L’inflammation du cerveau cause-t-elle la dépression?

L’inflammation du cerveau cause-t-elle la dépression?

Lorsqu’elle survient, la dépression plonge souvent les patients dans un océan de questions: «Qu’ai-je fait de mal? A quoi cela est-il dû? Comment puis-je m’en sortir?» Et les réponses des proches ne sont pas toujours à la hauteur. «Encore trop souvent, l’entourage donne des conseils comme «reprends-toi» ou «ça va aller». La dépression passe pour une faiblesse de caractère ou un manque de ténacité, raconte Antoine Pelissolo, psychiatre et chef de service au Centre hospitalier universitaire Henri-Mondor, à Créteil (France). Mais en réalité, il ne s’agit jamais de mauvaise volonté.»

Les causes de cette maladie restent néanmoins mystérieuses. Pour mieux les comprendre, des scientifiques explorent la piste d’une inflammation du cerveau. «Cette hypothèse existe depuis une vingtaine d’années, raconte le professeur Alexandre Dayer, médecin adjoint agrégé au service des spécialités psychiatriques des Hôpitaux universitaires de Genève (HUG). Des chercheurs ont trouvé dans le sang des dépressifs des marqueurs de l’inflammation – les cytokines. Mais les résultats de ces études ne sont pas toujours très clairs et la présence de molécules dans le sang ne présume pas de ce qui se passe dans le cerveau. De nombreux composés sont en effet bloqués par la barrière hémato-encéphalique.»

Jusqu’ici, les scientifiques ne disposaient donc pas de véritable preuve liant dépression et inflammation. La donne pourrait être en train de changer.
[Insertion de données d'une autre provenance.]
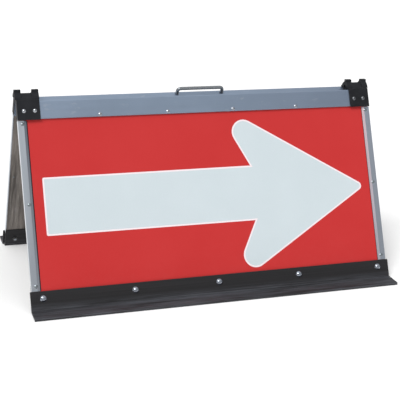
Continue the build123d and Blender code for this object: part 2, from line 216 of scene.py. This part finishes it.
# ---- Materials. Lengths are in metres, and a noise's scale is in waves to the metre ----
def film(name, side, color, tint, dust):
    """Reflective film: tiny sealed cells under a smooth skin, with faint mottling and road dust low down."""
    r = Recipe(name)
    across = r.mapped((1, 1, 1), side)
    mottle = r.noise(scale=9.0, detail=4.0)
    fine = r.noise(scale=260.0, detail=2.0, at=across)
    shade = r.compute("ADD", r.spread(mottle, 0.0, 0.6), r.spread(fine, 0.0, 0.4))
    base = r.mix(shade, color, tint)
    low = r.ramp(r.split()["Z"], 0.16, 0.03)
    specks = r.ramp(r.noise(scale=70.0, detail=5.0, rough=0.7), 0.45, 0.75)
    base = r.mix(r.times(r.times(low, specks), dust), base, GRIME)
    normal = r.bump(r.cells(330.0, across), distance=0.00004, strength=0.25)
    return r.finish(base, r.spread(mottle, 0.36, 0.46), normal, Specular_IOR_Level=0.25)


def brushed_aluminium(name, side, color, tint, slope_light=None):
    """Anodised aluminium with fine lines along its length and handling marks.

    A side frame is given the colour of painted light on its sloped edge: painted shade on the left frame, a
    painted highlight and painted reflection of the red sheet on the right one. A side frame also gets a
    painted highlight on its faces along X. A rail has none of these, and is painted darker to the right, as
    painted shade.
    """
    r = Recipe(name)
    stretch = (4, 320, 320) if slope_light is None else (320, 320, 4)
    lines = r.noise(rough=0.6, at=r.mapped(stretch, side))
    marks = r.ramp(r.noise(detail=5.0, rough=0.7, at=r.mapped((30, 60, 60), side)), 0.60, 0.75)
    place = r.split()
    base = r.mix(r.spread(r.noise(scale=7.0)), color, tint)
    # Painted shade on a rail: darker towards its right end.
    if slope_light is None:
        base = r.mix(r.ramp(place["X"], 0.0, 0.42, 0.0, 0.8), base, RAIL_RIGHT_SHADE)
    base = r.mix(r.times(marks, 0.25), base, METAL_MARKS)
    base = r.mix(r.times(r.edges(0.0008), 0.4), base, METAL_WORN)
    if slope_light is not None:
        base = r.mix(r.ramp(place["Z"], 0.40, 0.08, 0.0, 0.6), base, TRIM_LOW)
        # Painted light on the sloped edge: its colour is mixed in, with more of it higher up.
        slope_light_share = r.ramp(place["Z"], 0.05, 0.38, 0.22, 0.85)
        base = r.mix(r.times(r.facing("X", 0.2, 0.3), slope_light_share), base, slope_light)
        # Painted highlight on the faces that face along X.
        base = r.mix(r.facing("X", 0.7, 0.9), base, TRIM_SIDE_HIGHLIGHT)
    rough = r.ramp(lines, 0.2, 0.8, 0.30, 0.48)
    return r.finish(base, rough, r.bump(lines, distance=0.00003, strength=0.6), Metallic=0.85)


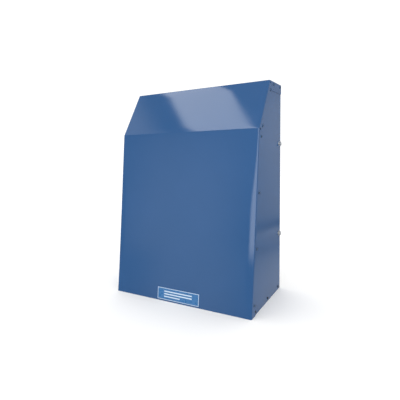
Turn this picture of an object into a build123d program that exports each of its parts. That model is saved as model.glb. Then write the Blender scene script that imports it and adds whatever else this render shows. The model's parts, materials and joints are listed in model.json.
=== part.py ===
from build123d import *
import os
from math import atan2, degrees, hypot

# Wall-mounted weather hood of folded, painted sheet steel, with a bird guard over its open
# bottom and a gravity shutter on the duct opening.
# Origin in the middle of the wall face. +X across, -Y out from the wall, +Z up. Millimetres.

# Hood shell, outside sizes
WIDTH = 500.0  # over the folded edges
HEIGHT = 700.0
BASE_DEPTH = 290.0  # from the wall to the lower front edge
BEND_HEIGHT = 550.0  # where the front meets the slope
BEND_DEPTH = 220.0
TOP_DEPTH = 120.0
SHEET = 1.5
BEND_RADIUS = 4.0
FOLD_RADIUS = 2.5
FLANGE = 30.0  # folded edge that covers the side panel
SKIN_GAP = 0.1  # between the folded edge and the side panel
RELIEF_RADIUS = 3.5
RELIEF_INSET = 9.0  # from the corner of a bend to its relief hole
RELIEF_SLIT = 0.6
RETURN_LIP = 28.0  # folded inwards along the lower front edge
HOOK_LIP = 18.0  # folded down behind the wall frame

# Pan head screws of the shell
SCREW_RADIUS = 2.0
SCREW_LENGTH = 9.0
SCREW_HEAD_RADIUS = 4.0
SCREW_HEAD_HEIGHT = 2.4
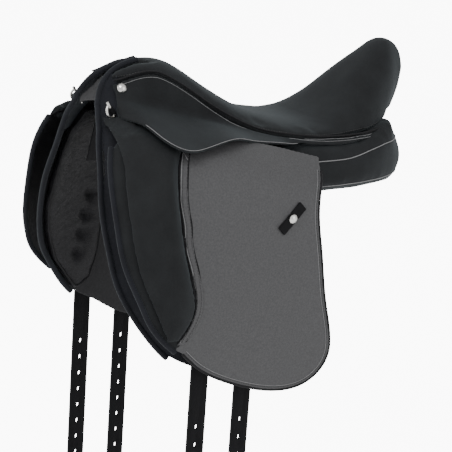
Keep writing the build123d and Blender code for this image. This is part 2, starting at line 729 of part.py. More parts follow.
def make_dee():
    """Front dee and the chape that holds its straight side."""
    place = Pos(*DEE_CENTRE) * Rot(DEE_TILT, 0, 0)
    ring = Rot(0, 90, 0) * Torus(DEE_HALF, DEE_WIRE_R)
    front_half = Pos(0, -5 * DEE_HALF, 0) * Box(4 * DEE_HALF, 10 * DEE_HALF, 6 * DEE_HALF)
    bar = Cylinder(DEE_BAR_R, 2 * DEE_HALF + 4 * DEE_BAR_R)
    write_pair("front_dee", place * Rot(0, 0, DEE_TURN) * ((ring & front_half) + bar))
    sleeve = Cylinder(DEE_BAR_R + CHAPE_THICK, CHAPE_HEIGHT)
    tab_x = -DEE_BAR_R - CHAPE_REACH / 2
    tab = Pos(tab_x, 0, 0) * Box(CHAPE_REACH, CHAPE_THICK, CHAPE_HEIGHT)
    bore = Cylinder(DEE_BAR_R + PIN_CLEARANCE, 3 * CHAPE_HEIGHT)
    write_pair("dee_chape", place * ((sleeve + tab) - bore))


os.makedirs("parts", exist_ok=True)
make_seat()
make_seat_welt()
make_tree()
make_head_plate()
make_pommel()
make_skirts()
make_flap()
make_flap_roll()
make_flap_band()
make_block()
make_keeper()
make_sweat_flap()
make_panel_front()
make_panel()
make_straps()
make_stirrup_bar()
make_nail()
make_dee()
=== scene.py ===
"""Looks of the english saddle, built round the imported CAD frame.

Metres; -Y to the pommel, +X to the left side, +Z up.
"""

import json
import math

import bmesh
import bpy
import numpy as np
from mathutils import Matrix, Vector
from mathutils.bvhtree import BVHTree


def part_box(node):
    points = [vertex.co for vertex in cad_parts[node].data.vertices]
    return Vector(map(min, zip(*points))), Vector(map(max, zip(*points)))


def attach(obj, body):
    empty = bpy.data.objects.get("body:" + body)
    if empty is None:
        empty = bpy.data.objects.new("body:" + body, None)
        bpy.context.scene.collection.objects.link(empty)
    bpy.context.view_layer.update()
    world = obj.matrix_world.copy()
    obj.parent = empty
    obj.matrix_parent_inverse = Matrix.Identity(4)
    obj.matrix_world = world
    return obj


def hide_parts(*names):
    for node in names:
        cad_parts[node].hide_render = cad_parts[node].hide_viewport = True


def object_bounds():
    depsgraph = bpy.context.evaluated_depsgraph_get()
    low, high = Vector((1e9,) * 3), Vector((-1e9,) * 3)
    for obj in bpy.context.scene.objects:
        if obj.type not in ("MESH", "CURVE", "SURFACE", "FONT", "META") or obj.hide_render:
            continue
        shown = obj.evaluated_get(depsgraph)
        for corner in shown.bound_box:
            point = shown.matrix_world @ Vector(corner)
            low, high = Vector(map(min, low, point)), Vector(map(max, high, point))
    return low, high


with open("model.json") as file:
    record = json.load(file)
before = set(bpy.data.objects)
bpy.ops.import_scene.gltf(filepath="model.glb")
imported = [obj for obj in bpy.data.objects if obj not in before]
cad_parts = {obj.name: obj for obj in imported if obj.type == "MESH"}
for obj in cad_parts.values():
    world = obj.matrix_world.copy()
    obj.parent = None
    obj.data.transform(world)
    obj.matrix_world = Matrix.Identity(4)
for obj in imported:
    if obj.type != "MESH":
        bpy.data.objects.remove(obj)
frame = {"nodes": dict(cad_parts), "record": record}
CAD_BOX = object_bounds()

MM = 0.001
SIDES = {"left": 1, "right": -1}

# ---- camera and room ----
CAMERA_PLACE = Vector((1.8077, -1.2060, 0.5706))
CAMERA_TARGET = Vector((0.0, -0.050, -0.065))
CAMERA_ROLL = math.radians(4.1)
LENS = 128.3
SENSOR = 36.0
FLOOR_DROP = 0.02
FLOOR_SIZE = 12.0              # half of the floor's width
FLOOR_GLOW = 9.0               # how bright the floor looks; it lights the saddle by much less
FLOOR_BOUNCE = 0.3
LIGHTS_AIM = Vector((0, -0.05, -0.05))
# Lights as (name, place, size, power).
LIGHTS = (
    ("key", (0.9, -1.6, 2.2), 1.2, 38),
    ("fill", (2.4, 0.9, 0.9), 1.8, 16),
    ("front", (-1.2, -2.2, 0.4), 1.4, 18),
)

SHEET_VOXEL = 1.5 * MM
PAD_VOXEL = 4.5 * MM
BLOCK_VOXEL = 1.5 * MM
LEAF_VOXEL = 2.0 * MM
CALM_ROUNDS = 5
FINE_ENOUGH = 2.5 * MM         # a skin finer than this needs no subdivision
STITCH_PITCH = 3.8 * MM
STITCH_LENGTH = 2.7 * MM
STITCH_RADIUS = 0.5 * MM
SEAT_DEPTH = 14 * MM
SEAT_VOXEL = 3.0 * MM
SEAT_ROWS = 150
SEAT_COLUMNS = 71
CANTLE_STEPS = 8
CANTLE_FROM = 0.130
CANTLE_FADE = 0.080
# Lean of the cantle's back, as (height, shift back).
CANTLE_LEAN = (
    (0.080, -0.015), (0.100, -0.010), (0.125, 0.000), (0.150, 0.006), (0.170, 0.005), (0.192, 0.001),
)
DOWN = Vector((0, 0, -1))
ABOVE_ALL = 0.3                # height over the whole saddle, where rays start down from
SKIRT_OUT = 0.6                # the way a skirt faces, as its share outwards and upwards
SKIRT_UP = 0.8
FOLD_EASE = 22 * MM
FOLD_ROUNDS = 90
FOLD_BRIDGE = (-0.8 * MM, 4 * MM)   # points moved to close the CAD's gap at the fold
FOLD_CLOSE = 1.8 * MM
PUFF_PRESSURE = 4.0
PUFF_STIFFNESS = 12
PUFF_FRAMES = 20
PAD_PUFF = 6 * MM              # the most that the cloth may swell each pad
BLOCK_PUFF = 4 * MM
DROP_PUFF = 5 * MM
SEAT_PUFF = 2.5 * MM
EDGE_REACH = 9 * MM
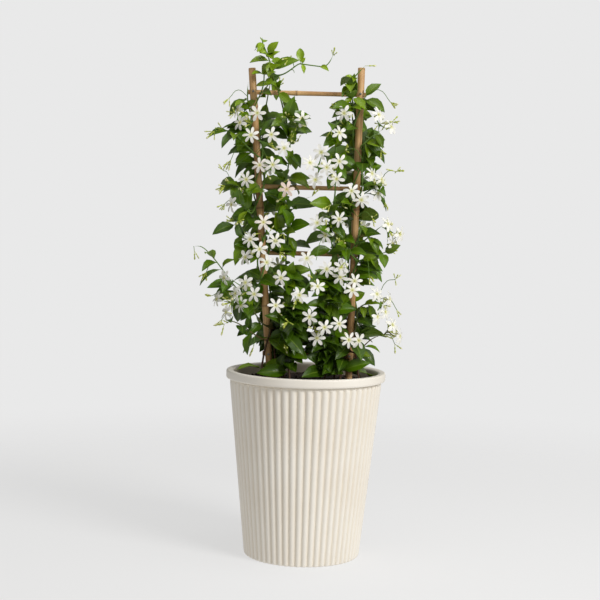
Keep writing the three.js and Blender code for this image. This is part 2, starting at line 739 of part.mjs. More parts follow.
function headingAt(path, distance) {
  return along(path, distance + 3).sub(along(path, Math.max(0, distance - 3))).normalize();
}

class Stem {
  constructor(path, thick, thin, leastBend = 0) {
    this.path = path;
    this.leastBend = leastBend;
    this.length = pathLength(path);
    this.thick = thick;
    this.thin = thin;
    this.nodes = [];
  }

  radius(at) {
    return this.thick + (this.thin - this.thick) * (at / this.length);
  }

  nodeAt(at, reuse) {
    const near = this.nodes.find((node) => Math.abs(node.at - at) < reuse
      && node.outgrowths.length < 4);
    if (near) return near;
    const bends = this.path.map((_, i) => pathLength(this.path.slice(0, i + 1)));
    const seat = bends.find((bend, i) => i && Math.abs(bend - at) < NODE_ROOM) ?? at;
    const taken = this.nodes.find((node) => Math.abs(node.at - seat) < NODE_ROOM);
    if (taken) return taken;
    const node = { at: seat, spot: along(this.path, seat), outgrowths: [], normals: null };
    this.nodes.push(node);
    return node;
  }

  // The free face of a node that looks most the given way, or -1
  freeFace(node, way) {
    const heading = headingAt(this.path, node.at);
    const level = spotPast(way, heading, -way.dot(heading)).normalize();
    const normals = node.normals
      ?? [0, 1, 2, 3].map((k) => level.clone().applyAxisAngle(heading, (k * Math.PI) / 2));
    const taken = node.outgrowths.map(({ face }) => face);
    const free = [0, 1, 2, 3].filter((k) => !taken.includes(k)
      && normals[k].dot(way) > LEAST_FACING * way.length());
    free.sort((a, b) => normals[b].dot(way) - normals[a].dot(way));
    return free.length ? { face: free[0], normals } : null;
  }

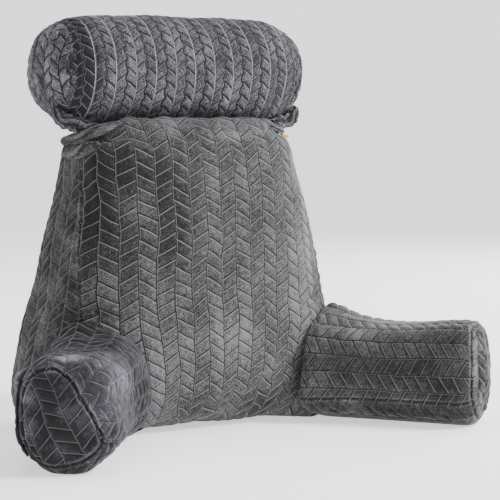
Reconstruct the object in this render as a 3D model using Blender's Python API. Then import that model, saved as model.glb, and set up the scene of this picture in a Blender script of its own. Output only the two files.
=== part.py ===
"""Reading pillow: a wedge-shaped backrest with two arms, a neck roll tied on top, a side pocket and a zip pull.

Units are metres, +Z is up, the sitter leans on the face that looks along -Y, and +X is the viewer's right.
Every cushion is one filled solid. Its plush is quilted in a herringbone: straight columns of slanted
leaves, whose slant turns over from one column to the next.
"""

import math

import bpy
import bmesh
import numpy as np
from mathutils import Vector

# Herringbone quilting: width of a column, length of a leaf along it, slant and depth of the channels
COLUMN = 0.031
LEAF = 0.022
LEAF_RISE = 0.014
CHANNEL_DEPTH = 0.0025
GAP = 0.0003

# Backrest: half widths and depths at the base and at the top, and how the taper bends
BACKREST_HEIGHT = 0.480
HALF_WIDTH_BASE = 0.305
HALF_WIDTH_TOP = 0.183
FRONT_BASE = 0.180
FRONT_TOP = 0.120
REAR_BASE = 0.102
REAR_TOP = 0.066
TAPER_BEND = 1.19
FRONT_BEND = 0.8
REAR_BEND = 1.25
FRONT_CROWN = 3.2
REAR_CROWN = 4.0
TOP_ROUND = 0.049
FRONT_UNDERCUT = 0.095
SIDE_UNDERCUT = 0.075
REAR_UNDERCUT = 0.020
UNDERCUT_HEIGHT = 0.110
BASE_EDGE = 0.016
UNDERCUT_FADE = 0.040
UNDERCUT_KEPT = (0.030, 0.080)

# Seam faces where the arms are sewn on: direction of the face and its distance from the origin
SEAM_ANGLE = math.radians(55.8)
SEAM_REACH = 0.2190

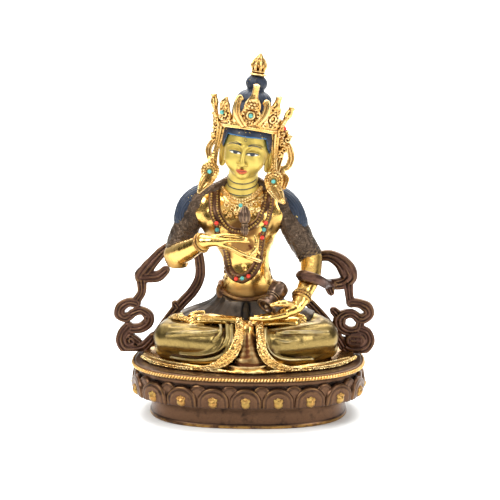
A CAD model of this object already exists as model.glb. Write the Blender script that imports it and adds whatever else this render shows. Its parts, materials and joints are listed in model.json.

Une équipe canadienne, menée par Jeffrey Meyer, vient d’étudier la distribution d’une protéine liée à l’inflammation dans le cerveau de 20 patients dépressifs et de 20 témoins, grâce à une technique d’imagerie médicale, le PET scan.

Leurs résultats, publiés le 28 janvier dans le journal JAMA Psychiatry, sont sans appel: la concentration de ce marqueur se révèle en moyenne 30% plus élevée chez les personnes dépressives que chez les témoins. «Il s’agit d’une piste très intéressante, poursuit Alexandre Dayer. Mais elle demande à être confirmée, car cette étude a été réalisée sur une cohorte de patients très limitée (ndlr: une vingtaine). Néanmoins, si cette théorie est validée, elle nous offrira des marqueurs biologiques de la maladie, très utiles pour le diagnostic, mais aussi de nouveaux moyens de traitement, dont nous avons désespérément besoin.»

Au cours de sa vie, une personne a environ 10% de probabilité de connaître un épisode dépressif – les femmes sont davantage touchées que les hommes. Pour les traiter, les médecins utilisent la psychothérapie, associée à des médicaments de type antidépresseurs. Ces composés agissent tous sur la chimie du cerveau, en modifiant l’équilibre des neurotransmetteurs monoaminergiques. Mais dans 20% à 30% des cas, les patients dépressifs résistent à l’effet de ces molécules.

«Disposer d’un nouveau mode d’action permettrait de prendre en charge les patients insensibles aux antidépresseurs, souligne Antoine Pelissolo. Or si des mécanismes inflammatoires sont associés au développement de cette maladie, cela suggère que l’utilisation d’agents antiinflammatoires pourrait représenter une nouvelle approche thérapeutique intéressante.»

Une méta-analyse, publiée en décembre 2014 dans JAMA Psychiatry, confirme l’intérêt de cette piste. En combinant les résultats d’une dizaine d’études portant sur 6000 personnes dépressives, des chercheurs ont montré que l’ajout de médicaments antiinflammatoires aux antidépresseurs augmente de façon spectaculaire (270%) le taux de réponses positives au traitement, sans provoquer d’effets secondaires importants.

«C’est intéressant, mais il ne faut pas s’emballer, prévient Antoine Pelissolo. Pour le moment, cela reste de la recherche et ce type de traitement ne peut être donné de manière systématique.» Un avis partagé par Alexandre Dayer: «Les méta-analyses regroupent des patients très disparates, il faut maintenant lancer une grande étude afin de confirmer ces résultats très encourageants.»